Even the calmest person can be prey to anxiety from time to time, and there are many ways to cope with it.
I say cope, but often attempts to regain your composure are futile.
New figures released recently show more and more people are suffering the debilitating symptoms of anxiety.
An all-time high of 64.7 million prescriptions for antidepressants, often used in anxiety, were dispensed in 2016. This represents a staggering doubling of prescriptions in 10 years.
Reciting mantras, deep breathing and visualisation all have a part to play, but on occasion may fail. Even pills may not work. So what do you do then? And what do you do if anxiety never leaves you?
When it’s present all the time, as with generalised anxiety disorder (GAD), worry consumes you and you dread the future.

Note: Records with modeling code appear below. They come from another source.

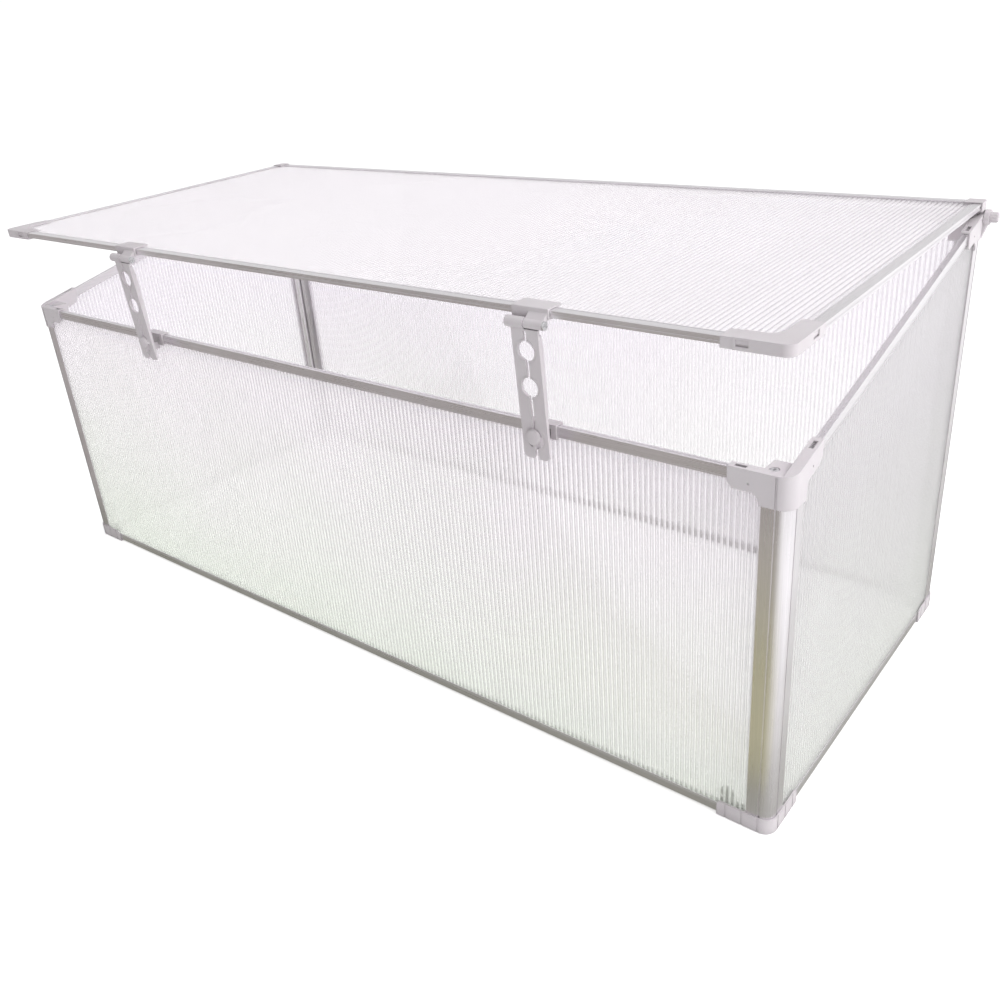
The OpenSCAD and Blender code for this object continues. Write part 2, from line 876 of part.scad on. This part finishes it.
module stay_pin(x)
    steel()
        in_lid()
            translate([x, pin_y, pin_z])
                rotate([0, 90, 0])
                    difference() {
                        union() {
                            translate([0, 0, barrel_in])
                                cylinder(h = barrel_out - barrel_in + 1, r = pin_r);
                            translate([0, 0, barrel_out + gap])
                                cylinder(h = 1.4, r = 3.4);
                        }
                        translate([-0.4, -far, barrel_out + 0.9])
                            cube([0.8, 2 * far, far]);
                    }

module left_stay_pin() stay_pin(left_stay_x);
module right_stay_pin() stay_pin(right_stay_x);

// Front view of a strip, as [x, z] from the pin: keyholes joined by a slit, forked end.
module strip_elevation()
    difference() {
        polygon([[-strip_w / 2, 0], [-barrel_gap, 0],
                 [-barrel_gap, strip_top], [strip_w / 2, strip_top],
                 [strip_w / 2, -strip_end + strip_corner],
                 [strip_w / 2 - strip_corner, -strip_end],
                 [-strip_w / 2 + strip_corner, -strip_end],
                 [-strip_w / 2, -strip_end + strip_corner]]);
        for (s = holes_at)
            translate([0, -s])
                circle(r = hole_r, $fn = 64);
        translate([-slit_w / 2, -strip_end - 1])
            square([slit_w, strip_end + 1 + slit_top]);
        // flared mouth of the fork
        translate([0, -strip_end - 1])
            circle(r = 3.5);
    }

// Raised rims round the keyholes, broken by the slit.
module strip_rims()
    difference() {
        for (s = holes_at)
            translate([0, -s])
                circle(r = hole_r + rim_w, $fn = 64);
        for (s = holes_at)
            translate([0, -s])
                circle(r = hole_r, $fn = 64);
        translate([-slit_w / 2, -strip_end])
            square([slit_w, strip_end]);
    }

module stay_strip(x)
    plastic()
        translate([x, pin_world[0], pin_world[1]])
            rotate([stay_lean, 0, 0])
                difference() {
                    union() {
                        along_y(strip_face, strip_t)
                            strip_elevation();
                        along_y(strip_face - rim_h, rim_h + 0.1)
                            strip_rims();
                        translate([barrel_in, 0, 0])
                            rotate([0, 90, 0])
                                cylinder(h = -barrel_in - barrel_gap, r = barrel_r);
                        for (edge = [-strip_w / 2, strip_w / 2 - flange_t])
                            along_x(edge, flange_t)
                                polygon(concat([for (p = flange_edge) [p[1], -p[0]]],
                                               [[flange_low, -strip_end + strip_corner],
                                                [strip_face + 1, -strip_end + strip_corner],
                                                [strip_face + 1, -flange_edge[0][0]]]));
                    }
                    translate([-far, 0, 0])
                        rotate([0, 90, 0])
                            cylinder(h = 2 * far, r = pin_r + hinge_play);
                }

module left_stay_strip() stay_strip(left_stay_x);
module right_stay_strip() stay_strip(right_stay_x);

// ---- what is drawn ----

front_top_rail();
rear_top_rail();
left_top_rail();
right_top_rail();
front_bottom_rail();
rear_bottom_rail();
left_bottom_rail();
right_bottom_rail();
front_left_post();
front_right_post();
rear_left_post();
rear_right_post();
front_sheet();
rear_sheet();
left_sheet();
right_sheet();
front_left_corner();
front_right_corner();
rear_left_corner();
rear_right_corner();
front_left_foot();
front_right_foot();
rear_left_foot();
rear_right_foot();
corner_screws();
left_hinge_peg();
right_hinge_peg();
left_rail_clip();
right_rail_clip();
lid_front_rail();
lid_rear_rail();
lid_left_rail();
lid_right_rail();
lid_sheet();
lid_front_left_corner();
lid_front_right_corner();
lid_rear_left_corner();
lid_rear_right_corner();
left_lid_clip();
right_lid_clip();
left_stay_pin();
right_stay_pin();
left_stay_strip();
right_stay_strip();
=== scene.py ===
"""Looks of the cold frame: real twin-wall sheets and the materials of every CAD part.

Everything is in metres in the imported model's own frame. The CAD parts keep their shapes;
the five plain sheet slabs are replaced by hollow ribbed sheets of the same outside size.
"""

import math

import bpy
from mathutils import Matrix, Vector


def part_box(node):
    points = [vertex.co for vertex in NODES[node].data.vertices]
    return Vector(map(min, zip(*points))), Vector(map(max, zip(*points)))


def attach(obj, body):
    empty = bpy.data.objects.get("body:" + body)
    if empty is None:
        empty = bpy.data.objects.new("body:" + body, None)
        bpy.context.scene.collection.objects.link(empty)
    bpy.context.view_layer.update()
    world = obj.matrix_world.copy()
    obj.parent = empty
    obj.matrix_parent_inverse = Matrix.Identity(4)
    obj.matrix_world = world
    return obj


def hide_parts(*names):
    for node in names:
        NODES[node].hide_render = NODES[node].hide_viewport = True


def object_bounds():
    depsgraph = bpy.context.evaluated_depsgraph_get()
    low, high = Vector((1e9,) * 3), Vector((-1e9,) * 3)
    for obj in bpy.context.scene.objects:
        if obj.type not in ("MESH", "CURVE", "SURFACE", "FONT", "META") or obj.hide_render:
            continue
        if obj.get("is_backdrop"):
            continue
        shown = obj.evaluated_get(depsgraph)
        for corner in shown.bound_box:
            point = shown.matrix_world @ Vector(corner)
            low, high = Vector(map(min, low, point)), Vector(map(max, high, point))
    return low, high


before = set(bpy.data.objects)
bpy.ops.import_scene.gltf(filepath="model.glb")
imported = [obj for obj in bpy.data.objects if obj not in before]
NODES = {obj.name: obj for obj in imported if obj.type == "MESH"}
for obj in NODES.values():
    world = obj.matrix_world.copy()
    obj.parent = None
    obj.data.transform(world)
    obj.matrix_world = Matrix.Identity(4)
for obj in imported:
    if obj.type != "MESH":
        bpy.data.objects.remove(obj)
CAD_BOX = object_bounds()
MM = 0.001

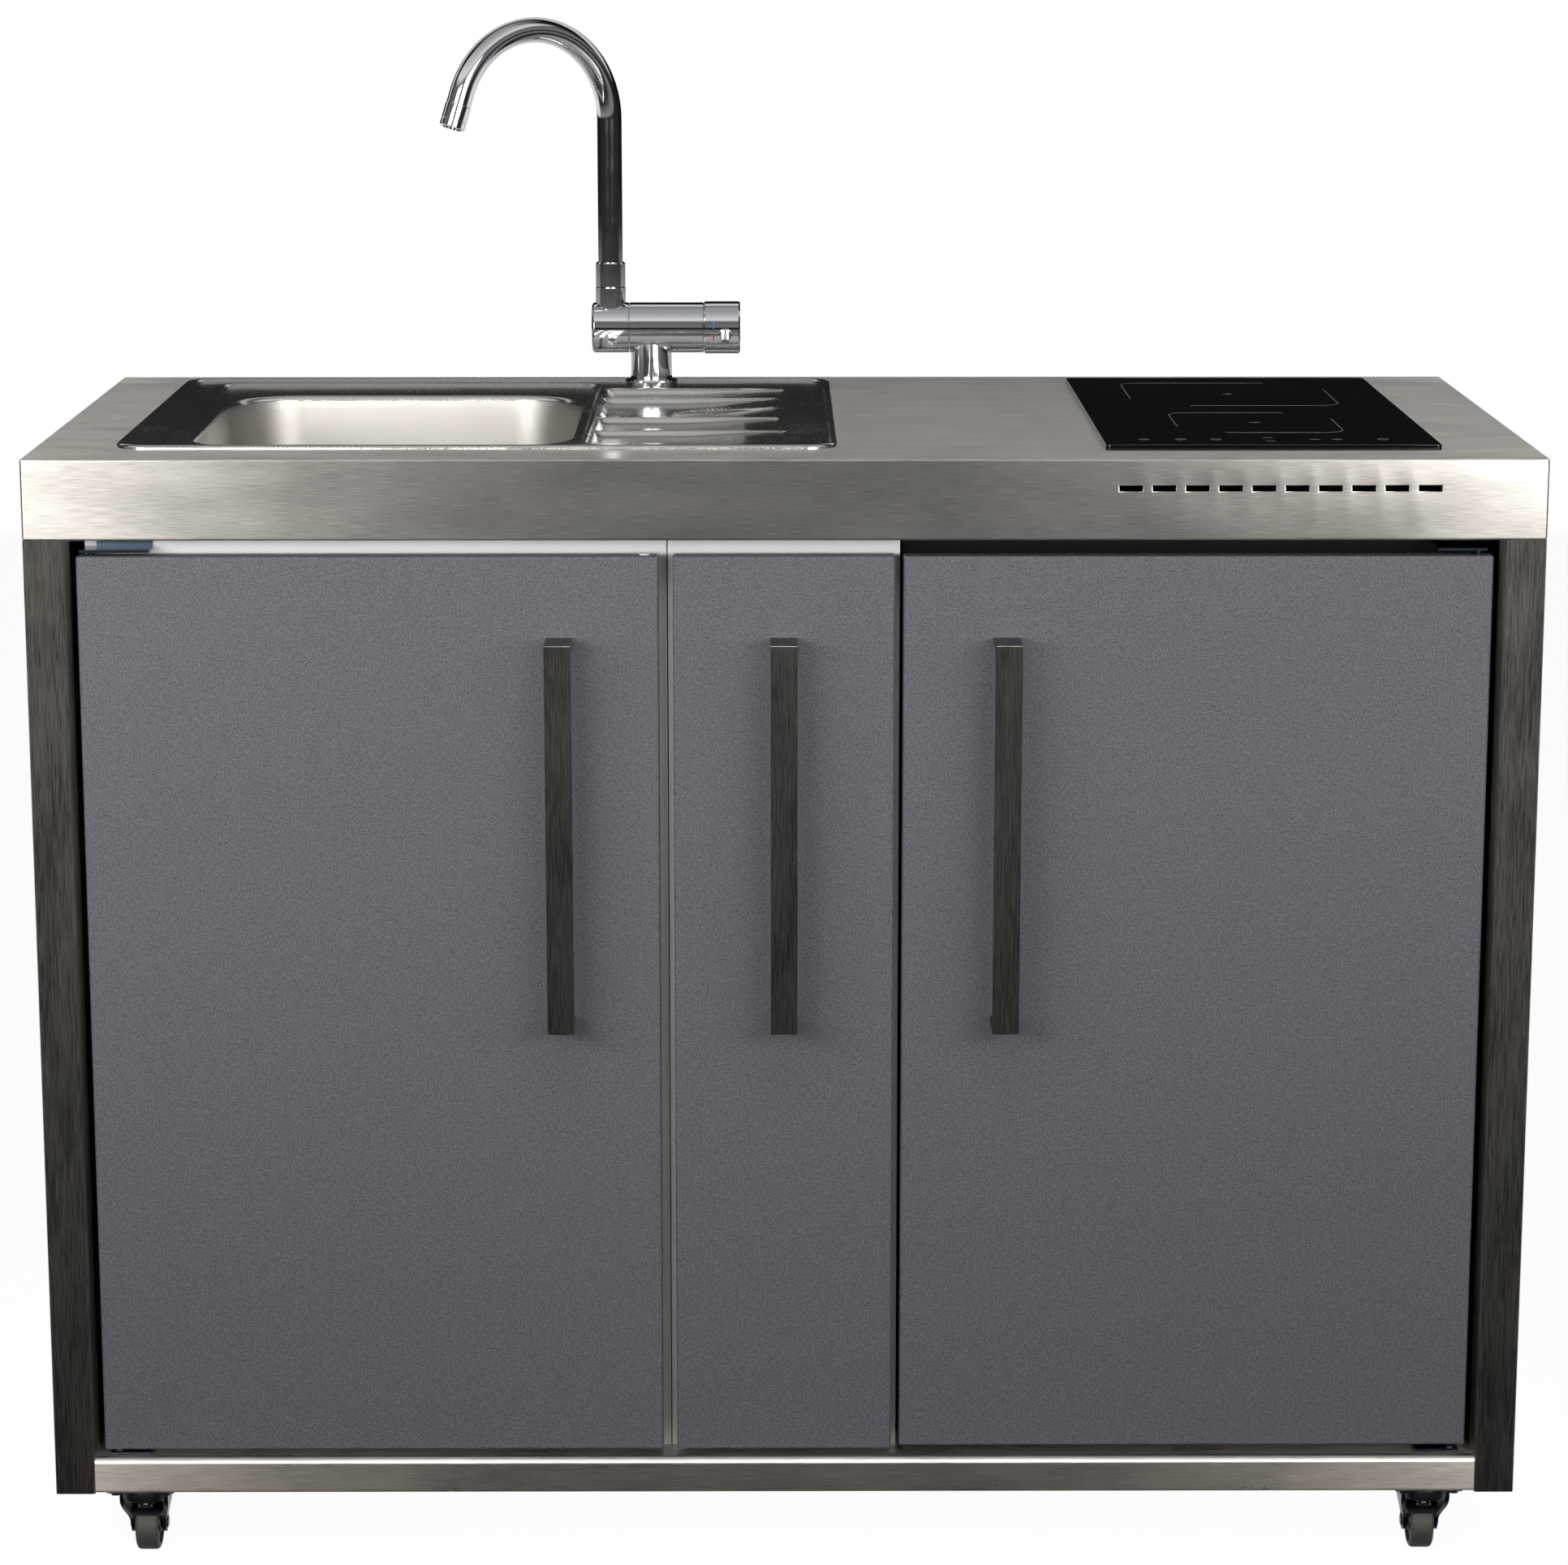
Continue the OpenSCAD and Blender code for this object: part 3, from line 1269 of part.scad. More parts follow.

So how can you beat it? Researchers at Cambridge University have come up with some novel coping strategies. The first is “do it badly”. Instead of hesitating while you figure out how to “do it well”, just take the plunge and do it badly, but just do it!
The reason this works so well is that it speeds up your decision-making and encourages you to act straight away, instead of spending hours deciding what you should do and how you should do it. Abandon the aim of doing something “perfectly” or waiting for the “perfect time” before starting.
That leads to procrastination or can even prevent us from doing it at all. Doing it badly can be liberating.
The second coping strategy, which really appeals to me, is “wait to worry”. If something goes wrong and you feel compelled to worry, don’t do it immediately.
Instead, postpone your worry. It’s never as bad when you return to it. And our thoughts actually disappear very quickly if we don’t feed them with energy.
And the third is to “keep someone else in mind”. In other words, don’t stew in your own juice.
It’s also worth considering how much of your day is spent with someone else in mind? If it’s very little or none at all, then you’re at a high risk of poor mental health.
Thinking of someone else takes the spotlight off us and our own anxieties.
And fourthly, stop criticising yourself. People with anxiety often do this to themselves so frequently they don’t even realise it any more.
They’re just not kind to themselves.
It’s time to start forgiving ourselves for the mistakes we make.